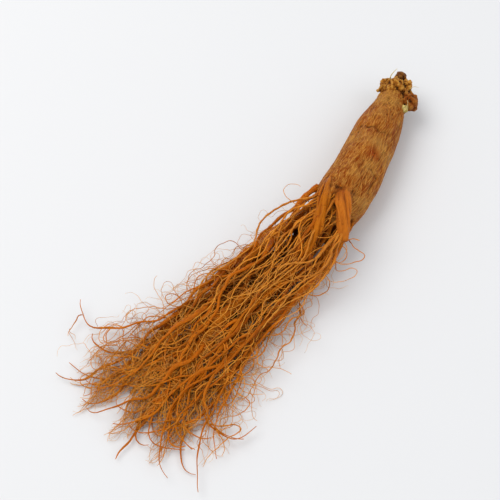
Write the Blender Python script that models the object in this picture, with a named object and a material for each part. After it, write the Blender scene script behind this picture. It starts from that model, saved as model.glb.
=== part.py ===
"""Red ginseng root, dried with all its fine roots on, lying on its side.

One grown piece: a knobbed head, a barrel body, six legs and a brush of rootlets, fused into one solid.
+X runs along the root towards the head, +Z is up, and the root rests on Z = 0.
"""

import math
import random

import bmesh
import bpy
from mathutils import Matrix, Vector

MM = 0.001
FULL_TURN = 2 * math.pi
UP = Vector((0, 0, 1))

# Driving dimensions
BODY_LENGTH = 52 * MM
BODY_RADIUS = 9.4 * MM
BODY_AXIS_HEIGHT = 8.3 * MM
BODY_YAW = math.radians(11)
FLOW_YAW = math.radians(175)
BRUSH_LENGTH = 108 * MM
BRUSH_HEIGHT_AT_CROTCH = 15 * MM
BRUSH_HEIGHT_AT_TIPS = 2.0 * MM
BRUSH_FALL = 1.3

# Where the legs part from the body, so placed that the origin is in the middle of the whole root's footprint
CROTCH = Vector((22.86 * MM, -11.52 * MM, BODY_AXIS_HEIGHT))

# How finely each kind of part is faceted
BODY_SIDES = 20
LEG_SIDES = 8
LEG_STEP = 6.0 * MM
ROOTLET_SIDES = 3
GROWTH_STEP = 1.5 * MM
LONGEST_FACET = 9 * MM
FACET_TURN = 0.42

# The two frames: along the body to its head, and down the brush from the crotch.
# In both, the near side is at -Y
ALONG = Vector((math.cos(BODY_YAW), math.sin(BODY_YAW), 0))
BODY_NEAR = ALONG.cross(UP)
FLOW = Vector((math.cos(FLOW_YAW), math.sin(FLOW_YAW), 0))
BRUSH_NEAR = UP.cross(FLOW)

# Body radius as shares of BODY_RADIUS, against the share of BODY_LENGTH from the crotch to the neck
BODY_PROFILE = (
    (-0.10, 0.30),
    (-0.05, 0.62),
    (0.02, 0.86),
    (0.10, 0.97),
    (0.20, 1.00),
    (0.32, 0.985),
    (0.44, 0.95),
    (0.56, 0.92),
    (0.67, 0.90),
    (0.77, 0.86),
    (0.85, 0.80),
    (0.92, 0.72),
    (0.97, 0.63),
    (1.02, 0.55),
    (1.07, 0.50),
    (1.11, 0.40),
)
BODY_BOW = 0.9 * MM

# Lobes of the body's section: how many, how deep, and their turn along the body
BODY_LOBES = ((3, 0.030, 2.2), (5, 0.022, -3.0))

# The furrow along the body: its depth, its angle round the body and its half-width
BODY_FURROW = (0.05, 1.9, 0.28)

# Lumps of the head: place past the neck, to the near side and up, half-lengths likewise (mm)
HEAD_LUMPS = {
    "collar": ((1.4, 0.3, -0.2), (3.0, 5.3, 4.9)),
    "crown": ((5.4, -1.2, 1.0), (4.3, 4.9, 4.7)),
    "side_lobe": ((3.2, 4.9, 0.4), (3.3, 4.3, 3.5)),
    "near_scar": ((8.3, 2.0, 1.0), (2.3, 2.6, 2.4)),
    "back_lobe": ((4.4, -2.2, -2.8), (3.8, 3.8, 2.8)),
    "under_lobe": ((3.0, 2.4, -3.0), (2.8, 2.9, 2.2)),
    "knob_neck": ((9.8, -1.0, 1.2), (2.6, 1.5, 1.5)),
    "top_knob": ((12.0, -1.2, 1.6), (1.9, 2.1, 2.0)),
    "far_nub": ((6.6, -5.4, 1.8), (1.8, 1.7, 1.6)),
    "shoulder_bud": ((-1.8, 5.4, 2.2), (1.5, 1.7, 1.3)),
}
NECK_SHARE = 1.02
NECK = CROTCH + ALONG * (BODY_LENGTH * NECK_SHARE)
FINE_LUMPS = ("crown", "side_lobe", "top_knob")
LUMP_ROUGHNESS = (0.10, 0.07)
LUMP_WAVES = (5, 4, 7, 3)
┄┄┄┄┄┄
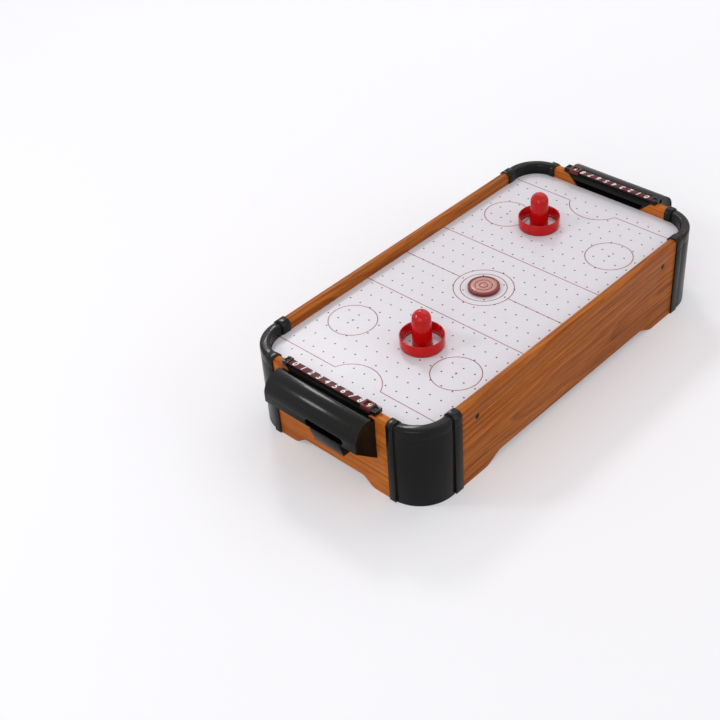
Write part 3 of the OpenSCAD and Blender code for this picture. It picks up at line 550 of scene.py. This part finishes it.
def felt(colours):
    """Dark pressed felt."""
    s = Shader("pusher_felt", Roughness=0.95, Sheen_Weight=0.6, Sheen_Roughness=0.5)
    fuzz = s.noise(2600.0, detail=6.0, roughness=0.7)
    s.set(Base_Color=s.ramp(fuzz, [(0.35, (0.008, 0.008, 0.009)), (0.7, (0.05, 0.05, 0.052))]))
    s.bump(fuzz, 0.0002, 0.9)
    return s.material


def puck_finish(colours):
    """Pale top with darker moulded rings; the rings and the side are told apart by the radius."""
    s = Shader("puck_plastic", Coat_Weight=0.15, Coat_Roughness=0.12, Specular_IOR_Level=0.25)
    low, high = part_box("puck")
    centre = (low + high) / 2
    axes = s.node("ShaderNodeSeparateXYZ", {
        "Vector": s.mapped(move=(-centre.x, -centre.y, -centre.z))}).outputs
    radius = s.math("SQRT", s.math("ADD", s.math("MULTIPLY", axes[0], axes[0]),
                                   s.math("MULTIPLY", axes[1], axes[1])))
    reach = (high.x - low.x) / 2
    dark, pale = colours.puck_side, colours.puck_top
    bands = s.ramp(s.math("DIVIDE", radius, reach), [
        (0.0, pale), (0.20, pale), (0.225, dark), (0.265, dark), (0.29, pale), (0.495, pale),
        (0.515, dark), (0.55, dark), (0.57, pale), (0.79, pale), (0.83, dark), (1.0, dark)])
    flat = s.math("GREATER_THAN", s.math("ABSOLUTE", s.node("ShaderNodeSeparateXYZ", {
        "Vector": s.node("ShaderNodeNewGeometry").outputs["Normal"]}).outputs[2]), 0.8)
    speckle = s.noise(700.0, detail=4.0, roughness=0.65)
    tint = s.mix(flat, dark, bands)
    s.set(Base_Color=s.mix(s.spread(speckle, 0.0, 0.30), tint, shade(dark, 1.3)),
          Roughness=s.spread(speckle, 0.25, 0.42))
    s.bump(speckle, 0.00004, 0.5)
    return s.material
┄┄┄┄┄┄
Return exactly the lines above from the line that has "Write the Blender Python" through the line that has "UP = Vector((0, 0, 1))", inclusive, and nothing else.

Write the Blender Python script that models the object in this picture, with a named object and a material for each part. After it, write the Blender scene script behind this picture. It starts from that model, saved as model.glb.
=== part.py ===
"""Red ginseng root, dried with all its fine roots on, lying on its side.

One grown piece: a knobbed head, a barrel body, six legs and a brush of rootlets, fused into one solid.
+X runs along the root towards the head, +Z is up, and the root rests on Z = 0.
"""

import math
import random

import bmesh
import bpy
from mathutils import Matrix, Vector

MM = 0.001
FULL_TURN = 2 * math.pi
UP = Vector((0, 0, 1))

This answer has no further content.